* **Supplied material**:
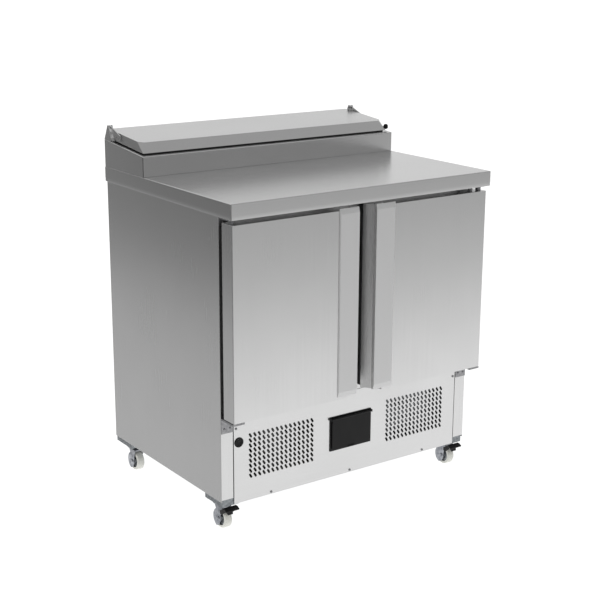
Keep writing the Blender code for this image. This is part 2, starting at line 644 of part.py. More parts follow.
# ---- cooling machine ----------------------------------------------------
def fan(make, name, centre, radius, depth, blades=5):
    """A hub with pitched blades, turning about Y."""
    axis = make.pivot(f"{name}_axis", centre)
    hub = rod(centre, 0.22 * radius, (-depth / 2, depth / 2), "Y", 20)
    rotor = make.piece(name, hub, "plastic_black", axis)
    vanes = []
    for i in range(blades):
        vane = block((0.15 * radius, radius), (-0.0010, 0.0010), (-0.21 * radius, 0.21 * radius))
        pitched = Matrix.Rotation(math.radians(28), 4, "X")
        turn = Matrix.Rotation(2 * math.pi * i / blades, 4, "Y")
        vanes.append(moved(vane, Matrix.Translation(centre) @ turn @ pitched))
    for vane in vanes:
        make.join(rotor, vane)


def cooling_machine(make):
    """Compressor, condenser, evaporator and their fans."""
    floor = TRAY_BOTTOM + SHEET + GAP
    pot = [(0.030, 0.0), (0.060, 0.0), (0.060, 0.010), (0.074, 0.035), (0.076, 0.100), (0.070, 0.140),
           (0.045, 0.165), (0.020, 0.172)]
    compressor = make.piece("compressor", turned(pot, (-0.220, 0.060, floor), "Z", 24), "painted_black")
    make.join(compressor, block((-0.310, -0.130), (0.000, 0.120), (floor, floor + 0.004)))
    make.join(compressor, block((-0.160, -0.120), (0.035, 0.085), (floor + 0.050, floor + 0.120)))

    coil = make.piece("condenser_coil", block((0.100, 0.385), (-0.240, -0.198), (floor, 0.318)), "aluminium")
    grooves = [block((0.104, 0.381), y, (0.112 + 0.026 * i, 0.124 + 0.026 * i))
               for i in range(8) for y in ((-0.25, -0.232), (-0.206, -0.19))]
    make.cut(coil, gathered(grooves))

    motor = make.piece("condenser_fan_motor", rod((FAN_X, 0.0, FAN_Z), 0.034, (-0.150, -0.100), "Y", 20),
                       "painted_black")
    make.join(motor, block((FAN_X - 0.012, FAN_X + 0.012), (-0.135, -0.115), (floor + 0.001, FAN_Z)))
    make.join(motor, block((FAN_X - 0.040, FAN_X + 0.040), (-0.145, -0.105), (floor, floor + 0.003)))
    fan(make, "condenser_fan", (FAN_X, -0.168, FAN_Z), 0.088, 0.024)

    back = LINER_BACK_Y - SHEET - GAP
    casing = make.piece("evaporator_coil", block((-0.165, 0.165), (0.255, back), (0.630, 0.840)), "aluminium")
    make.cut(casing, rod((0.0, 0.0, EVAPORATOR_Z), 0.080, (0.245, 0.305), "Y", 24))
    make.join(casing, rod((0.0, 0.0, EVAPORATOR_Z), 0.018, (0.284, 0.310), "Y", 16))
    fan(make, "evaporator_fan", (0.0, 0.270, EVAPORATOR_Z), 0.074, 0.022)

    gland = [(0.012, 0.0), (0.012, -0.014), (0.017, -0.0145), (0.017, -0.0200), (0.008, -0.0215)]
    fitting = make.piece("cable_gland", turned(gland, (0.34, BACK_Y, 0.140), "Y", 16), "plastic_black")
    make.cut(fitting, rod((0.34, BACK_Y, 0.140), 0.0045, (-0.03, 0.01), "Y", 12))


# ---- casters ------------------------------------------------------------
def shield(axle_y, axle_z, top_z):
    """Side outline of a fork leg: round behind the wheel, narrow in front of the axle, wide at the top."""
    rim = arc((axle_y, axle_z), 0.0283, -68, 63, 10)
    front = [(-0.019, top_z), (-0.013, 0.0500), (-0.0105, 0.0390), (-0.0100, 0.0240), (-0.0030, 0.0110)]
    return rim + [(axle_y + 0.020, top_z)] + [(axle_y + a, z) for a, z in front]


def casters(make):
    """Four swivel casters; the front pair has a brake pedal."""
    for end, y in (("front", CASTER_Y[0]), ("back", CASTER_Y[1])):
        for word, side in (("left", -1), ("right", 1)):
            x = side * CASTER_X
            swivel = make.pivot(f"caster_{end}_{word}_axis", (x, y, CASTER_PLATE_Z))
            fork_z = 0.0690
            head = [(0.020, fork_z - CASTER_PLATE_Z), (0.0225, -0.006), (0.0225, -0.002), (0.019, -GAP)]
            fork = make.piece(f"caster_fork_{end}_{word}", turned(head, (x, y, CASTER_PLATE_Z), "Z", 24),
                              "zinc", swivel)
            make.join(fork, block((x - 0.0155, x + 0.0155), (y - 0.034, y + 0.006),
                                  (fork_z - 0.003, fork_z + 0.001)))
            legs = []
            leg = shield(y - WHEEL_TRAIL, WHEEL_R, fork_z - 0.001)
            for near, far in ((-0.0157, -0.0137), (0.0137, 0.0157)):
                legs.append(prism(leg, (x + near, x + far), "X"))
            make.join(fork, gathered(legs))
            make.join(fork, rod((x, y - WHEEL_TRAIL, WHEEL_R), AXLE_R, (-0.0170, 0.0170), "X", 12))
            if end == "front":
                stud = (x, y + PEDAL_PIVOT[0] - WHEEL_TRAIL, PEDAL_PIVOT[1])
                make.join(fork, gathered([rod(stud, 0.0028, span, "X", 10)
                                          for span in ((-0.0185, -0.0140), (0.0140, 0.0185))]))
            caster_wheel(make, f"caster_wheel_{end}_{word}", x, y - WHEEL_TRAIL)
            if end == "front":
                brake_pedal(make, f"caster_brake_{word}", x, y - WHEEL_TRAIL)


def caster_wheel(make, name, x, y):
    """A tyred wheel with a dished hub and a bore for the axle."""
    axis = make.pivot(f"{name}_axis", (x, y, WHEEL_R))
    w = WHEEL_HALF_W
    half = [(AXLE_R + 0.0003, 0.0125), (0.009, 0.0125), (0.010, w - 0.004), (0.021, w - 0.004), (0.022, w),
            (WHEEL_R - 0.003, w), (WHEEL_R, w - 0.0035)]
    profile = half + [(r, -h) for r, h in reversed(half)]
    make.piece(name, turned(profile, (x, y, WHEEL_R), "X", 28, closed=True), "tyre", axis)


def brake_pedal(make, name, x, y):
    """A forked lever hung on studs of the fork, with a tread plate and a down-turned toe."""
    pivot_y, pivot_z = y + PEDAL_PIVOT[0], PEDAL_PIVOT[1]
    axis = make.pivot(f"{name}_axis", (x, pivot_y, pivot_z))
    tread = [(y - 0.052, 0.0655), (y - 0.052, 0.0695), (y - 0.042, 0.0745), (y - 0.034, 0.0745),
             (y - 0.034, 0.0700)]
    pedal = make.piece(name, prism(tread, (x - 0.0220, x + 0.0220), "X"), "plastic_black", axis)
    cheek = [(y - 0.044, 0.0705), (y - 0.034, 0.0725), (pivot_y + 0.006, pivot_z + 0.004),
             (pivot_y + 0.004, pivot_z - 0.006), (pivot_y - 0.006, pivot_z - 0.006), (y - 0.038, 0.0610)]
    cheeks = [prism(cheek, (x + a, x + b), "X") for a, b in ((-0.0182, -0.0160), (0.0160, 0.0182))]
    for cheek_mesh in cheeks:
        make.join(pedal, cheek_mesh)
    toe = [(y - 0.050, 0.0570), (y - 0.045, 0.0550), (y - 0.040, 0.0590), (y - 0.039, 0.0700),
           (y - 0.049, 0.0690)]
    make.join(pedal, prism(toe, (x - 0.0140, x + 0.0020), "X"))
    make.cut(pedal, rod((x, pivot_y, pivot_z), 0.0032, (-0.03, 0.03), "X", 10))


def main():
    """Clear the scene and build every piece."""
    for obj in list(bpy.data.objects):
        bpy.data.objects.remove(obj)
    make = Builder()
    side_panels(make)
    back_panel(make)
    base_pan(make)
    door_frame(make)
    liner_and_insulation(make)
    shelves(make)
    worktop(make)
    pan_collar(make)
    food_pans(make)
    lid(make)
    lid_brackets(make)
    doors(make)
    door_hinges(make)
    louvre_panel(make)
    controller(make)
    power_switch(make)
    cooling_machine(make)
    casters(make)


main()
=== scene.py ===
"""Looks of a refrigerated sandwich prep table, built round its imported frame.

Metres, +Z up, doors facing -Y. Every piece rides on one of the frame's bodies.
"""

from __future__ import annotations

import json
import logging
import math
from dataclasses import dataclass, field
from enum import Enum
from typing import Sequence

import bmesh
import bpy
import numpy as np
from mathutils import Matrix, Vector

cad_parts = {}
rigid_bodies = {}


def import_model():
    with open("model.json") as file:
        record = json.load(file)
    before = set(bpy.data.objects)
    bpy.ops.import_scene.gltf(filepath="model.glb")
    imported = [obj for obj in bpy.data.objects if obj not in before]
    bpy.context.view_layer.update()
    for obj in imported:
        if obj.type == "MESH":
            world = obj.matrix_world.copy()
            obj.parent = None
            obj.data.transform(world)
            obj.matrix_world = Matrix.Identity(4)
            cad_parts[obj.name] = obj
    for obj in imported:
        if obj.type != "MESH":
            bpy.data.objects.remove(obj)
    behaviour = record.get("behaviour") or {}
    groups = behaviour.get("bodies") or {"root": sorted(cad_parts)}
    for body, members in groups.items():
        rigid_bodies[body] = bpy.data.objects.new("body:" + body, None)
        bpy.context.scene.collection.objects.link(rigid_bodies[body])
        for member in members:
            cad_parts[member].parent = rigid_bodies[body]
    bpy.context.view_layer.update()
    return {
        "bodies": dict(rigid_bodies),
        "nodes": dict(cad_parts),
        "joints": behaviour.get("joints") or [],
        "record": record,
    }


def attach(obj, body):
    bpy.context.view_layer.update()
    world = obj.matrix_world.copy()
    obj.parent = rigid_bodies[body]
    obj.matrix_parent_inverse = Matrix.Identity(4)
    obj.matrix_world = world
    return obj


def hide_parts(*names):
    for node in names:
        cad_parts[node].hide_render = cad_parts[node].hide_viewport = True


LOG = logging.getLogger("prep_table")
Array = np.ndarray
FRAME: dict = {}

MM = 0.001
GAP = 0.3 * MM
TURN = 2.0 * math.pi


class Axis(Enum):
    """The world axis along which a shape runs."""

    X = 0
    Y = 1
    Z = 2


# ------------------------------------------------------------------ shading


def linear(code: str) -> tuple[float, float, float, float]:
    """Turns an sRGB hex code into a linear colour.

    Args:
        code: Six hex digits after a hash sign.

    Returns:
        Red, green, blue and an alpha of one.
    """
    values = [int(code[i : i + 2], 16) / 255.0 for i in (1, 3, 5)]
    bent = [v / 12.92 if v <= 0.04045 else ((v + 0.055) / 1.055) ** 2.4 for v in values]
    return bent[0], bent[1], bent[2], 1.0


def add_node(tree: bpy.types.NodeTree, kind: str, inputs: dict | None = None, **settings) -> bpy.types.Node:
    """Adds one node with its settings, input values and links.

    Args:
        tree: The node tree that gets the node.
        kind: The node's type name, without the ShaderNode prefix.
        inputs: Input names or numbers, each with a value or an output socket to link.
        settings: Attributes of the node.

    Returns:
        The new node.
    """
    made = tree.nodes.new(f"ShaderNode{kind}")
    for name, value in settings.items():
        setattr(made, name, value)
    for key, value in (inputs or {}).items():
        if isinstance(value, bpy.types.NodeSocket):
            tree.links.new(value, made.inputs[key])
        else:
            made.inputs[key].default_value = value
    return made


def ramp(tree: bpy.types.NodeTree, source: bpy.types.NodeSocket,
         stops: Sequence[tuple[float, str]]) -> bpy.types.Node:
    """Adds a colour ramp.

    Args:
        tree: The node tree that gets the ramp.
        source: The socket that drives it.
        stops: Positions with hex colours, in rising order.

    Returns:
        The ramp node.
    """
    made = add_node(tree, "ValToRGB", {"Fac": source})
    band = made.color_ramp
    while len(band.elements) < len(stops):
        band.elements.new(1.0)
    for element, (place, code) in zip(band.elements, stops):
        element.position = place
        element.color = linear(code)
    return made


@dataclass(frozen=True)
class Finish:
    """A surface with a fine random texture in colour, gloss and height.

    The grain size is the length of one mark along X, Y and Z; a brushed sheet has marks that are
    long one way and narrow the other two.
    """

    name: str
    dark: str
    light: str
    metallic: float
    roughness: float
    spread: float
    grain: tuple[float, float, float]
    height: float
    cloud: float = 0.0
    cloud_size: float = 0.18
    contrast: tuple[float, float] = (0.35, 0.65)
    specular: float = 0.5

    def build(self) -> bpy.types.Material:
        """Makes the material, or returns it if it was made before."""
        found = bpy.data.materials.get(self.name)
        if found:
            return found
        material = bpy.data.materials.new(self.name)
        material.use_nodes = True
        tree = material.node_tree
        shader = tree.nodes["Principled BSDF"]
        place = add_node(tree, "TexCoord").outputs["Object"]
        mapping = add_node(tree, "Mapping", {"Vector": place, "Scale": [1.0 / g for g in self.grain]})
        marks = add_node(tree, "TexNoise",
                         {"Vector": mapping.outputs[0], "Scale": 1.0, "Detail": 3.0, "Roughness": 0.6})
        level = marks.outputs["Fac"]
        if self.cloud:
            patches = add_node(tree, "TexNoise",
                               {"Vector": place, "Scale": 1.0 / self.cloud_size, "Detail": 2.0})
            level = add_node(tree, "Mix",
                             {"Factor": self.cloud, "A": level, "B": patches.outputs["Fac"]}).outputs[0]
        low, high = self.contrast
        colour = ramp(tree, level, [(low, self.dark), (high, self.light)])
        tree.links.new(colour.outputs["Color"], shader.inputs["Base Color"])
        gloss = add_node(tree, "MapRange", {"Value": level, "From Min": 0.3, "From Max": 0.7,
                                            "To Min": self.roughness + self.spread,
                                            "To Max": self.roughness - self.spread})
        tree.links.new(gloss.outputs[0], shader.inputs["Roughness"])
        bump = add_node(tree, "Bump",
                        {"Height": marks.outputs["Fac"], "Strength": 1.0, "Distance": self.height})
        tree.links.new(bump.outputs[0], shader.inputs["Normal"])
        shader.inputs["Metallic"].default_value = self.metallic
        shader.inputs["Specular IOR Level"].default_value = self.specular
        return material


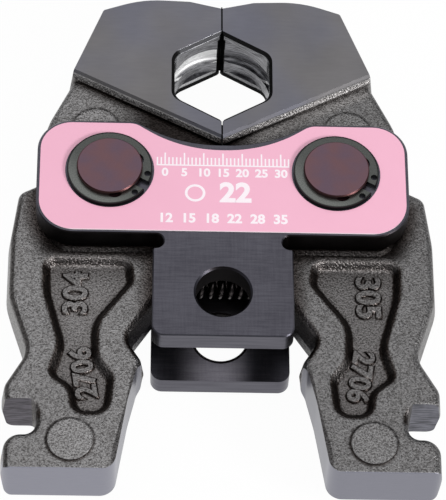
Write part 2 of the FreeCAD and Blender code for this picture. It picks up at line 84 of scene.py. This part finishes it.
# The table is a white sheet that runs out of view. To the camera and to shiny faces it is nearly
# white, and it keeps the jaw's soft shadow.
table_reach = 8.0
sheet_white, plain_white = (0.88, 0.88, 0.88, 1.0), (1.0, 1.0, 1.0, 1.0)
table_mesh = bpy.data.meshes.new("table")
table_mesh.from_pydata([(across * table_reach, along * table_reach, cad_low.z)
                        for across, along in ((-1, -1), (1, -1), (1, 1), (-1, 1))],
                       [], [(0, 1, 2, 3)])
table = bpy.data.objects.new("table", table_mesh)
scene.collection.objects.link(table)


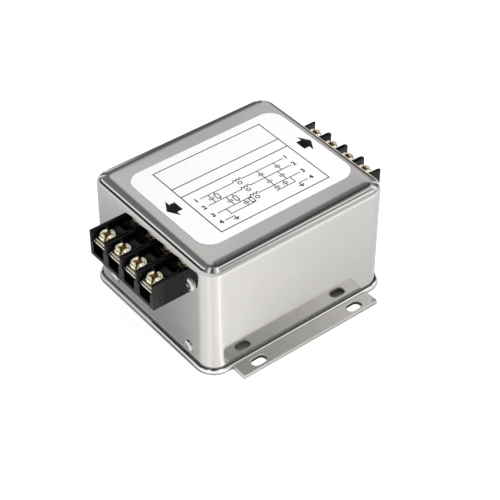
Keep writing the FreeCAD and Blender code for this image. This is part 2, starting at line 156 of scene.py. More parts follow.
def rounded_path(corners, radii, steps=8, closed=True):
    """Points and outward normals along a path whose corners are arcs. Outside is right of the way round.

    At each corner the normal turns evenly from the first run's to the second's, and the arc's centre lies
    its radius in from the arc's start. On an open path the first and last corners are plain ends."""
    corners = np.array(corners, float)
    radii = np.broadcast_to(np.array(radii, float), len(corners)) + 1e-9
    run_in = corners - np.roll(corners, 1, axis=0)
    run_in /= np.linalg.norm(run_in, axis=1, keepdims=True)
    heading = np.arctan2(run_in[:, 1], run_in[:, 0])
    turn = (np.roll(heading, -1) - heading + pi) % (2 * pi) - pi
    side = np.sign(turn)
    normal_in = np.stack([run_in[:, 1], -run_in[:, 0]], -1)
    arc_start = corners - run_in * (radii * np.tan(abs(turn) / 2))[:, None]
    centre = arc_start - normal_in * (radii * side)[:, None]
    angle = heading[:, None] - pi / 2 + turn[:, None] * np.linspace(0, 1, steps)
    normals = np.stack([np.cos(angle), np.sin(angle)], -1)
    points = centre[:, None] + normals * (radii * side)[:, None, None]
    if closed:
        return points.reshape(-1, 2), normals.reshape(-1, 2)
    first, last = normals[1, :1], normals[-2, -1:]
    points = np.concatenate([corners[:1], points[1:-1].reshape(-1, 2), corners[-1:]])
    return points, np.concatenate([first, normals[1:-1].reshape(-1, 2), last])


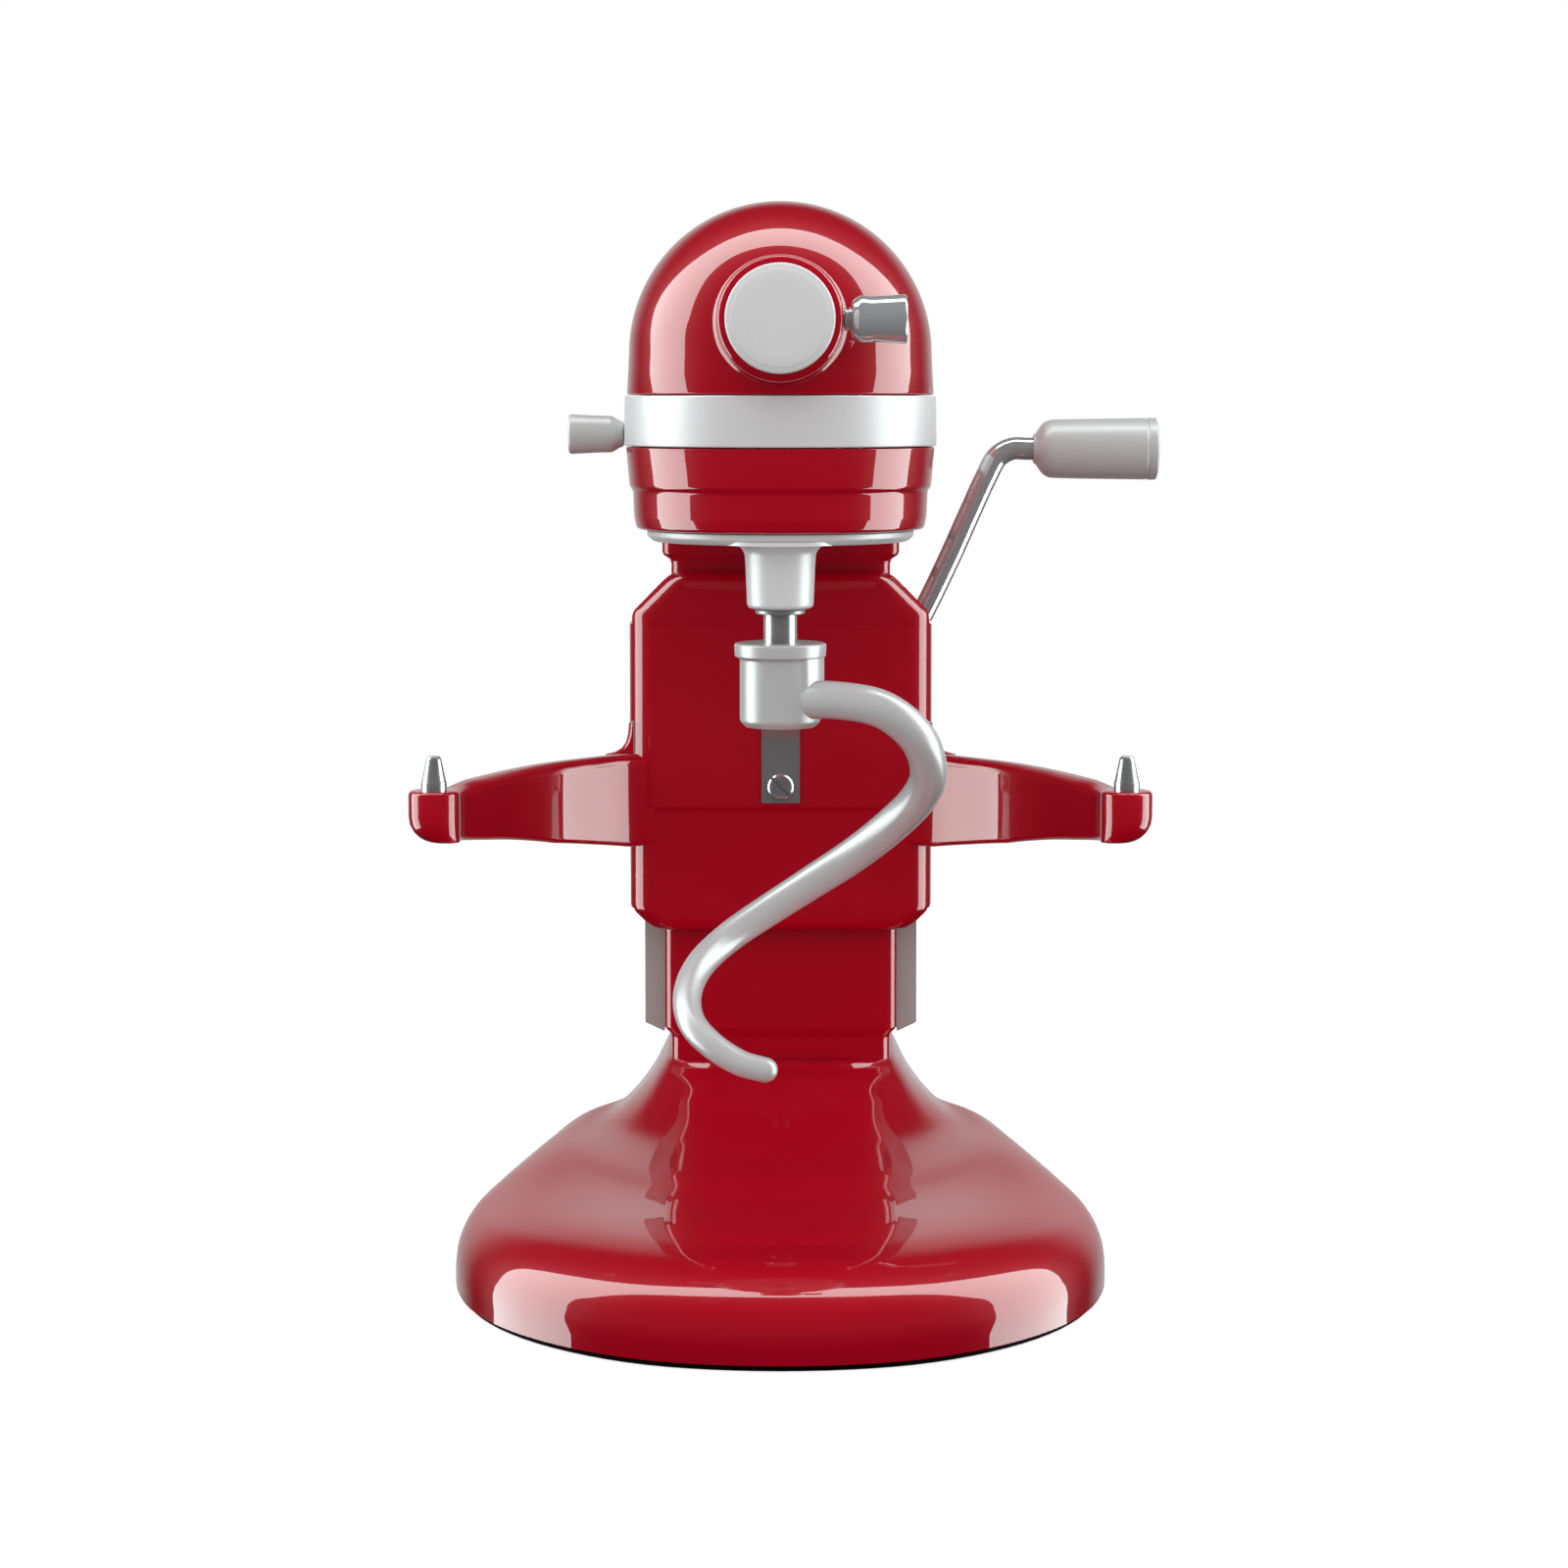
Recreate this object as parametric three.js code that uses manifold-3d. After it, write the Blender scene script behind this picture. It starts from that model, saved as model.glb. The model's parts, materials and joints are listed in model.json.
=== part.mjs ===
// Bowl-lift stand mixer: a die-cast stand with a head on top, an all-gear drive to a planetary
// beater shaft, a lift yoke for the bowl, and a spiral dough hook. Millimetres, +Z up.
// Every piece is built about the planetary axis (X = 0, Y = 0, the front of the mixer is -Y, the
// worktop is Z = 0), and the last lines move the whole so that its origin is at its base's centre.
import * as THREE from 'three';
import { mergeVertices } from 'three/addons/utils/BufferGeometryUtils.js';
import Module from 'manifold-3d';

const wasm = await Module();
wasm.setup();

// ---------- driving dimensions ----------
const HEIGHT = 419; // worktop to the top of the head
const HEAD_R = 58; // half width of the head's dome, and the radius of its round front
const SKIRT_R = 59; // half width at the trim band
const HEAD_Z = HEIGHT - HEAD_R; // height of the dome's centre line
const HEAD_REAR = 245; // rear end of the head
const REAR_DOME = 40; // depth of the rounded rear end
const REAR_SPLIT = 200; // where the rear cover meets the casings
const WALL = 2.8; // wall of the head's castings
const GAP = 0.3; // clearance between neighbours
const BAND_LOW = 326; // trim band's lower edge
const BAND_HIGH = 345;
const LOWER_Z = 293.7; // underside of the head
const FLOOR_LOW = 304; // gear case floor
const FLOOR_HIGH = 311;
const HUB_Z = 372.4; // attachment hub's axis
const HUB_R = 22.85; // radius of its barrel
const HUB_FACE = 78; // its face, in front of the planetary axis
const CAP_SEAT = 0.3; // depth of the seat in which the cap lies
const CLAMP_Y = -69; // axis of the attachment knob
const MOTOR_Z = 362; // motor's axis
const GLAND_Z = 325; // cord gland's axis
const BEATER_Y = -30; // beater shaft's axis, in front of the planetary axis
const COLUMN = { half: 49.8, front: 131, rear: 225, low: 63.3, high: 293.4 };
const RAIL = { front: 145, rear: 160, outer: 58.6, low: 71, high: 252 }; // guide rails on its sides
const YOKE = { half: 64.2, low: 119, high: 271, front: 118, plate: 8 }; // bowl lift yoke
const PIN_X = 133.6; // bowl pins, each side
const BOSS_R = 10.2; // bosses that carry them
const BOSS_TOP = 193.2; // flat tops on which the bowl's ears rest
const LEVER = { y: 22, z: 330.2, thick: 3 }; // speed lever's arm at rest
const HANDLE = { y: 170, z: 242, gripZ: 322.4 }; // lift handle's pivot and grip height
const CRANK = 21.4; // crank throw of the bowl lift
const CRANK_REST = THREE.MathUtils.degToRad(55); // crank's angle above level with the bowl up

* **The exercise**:
A line counts if it holds the word "imported". How many lines of the entries count? Give the number only.

* **Solution**:
4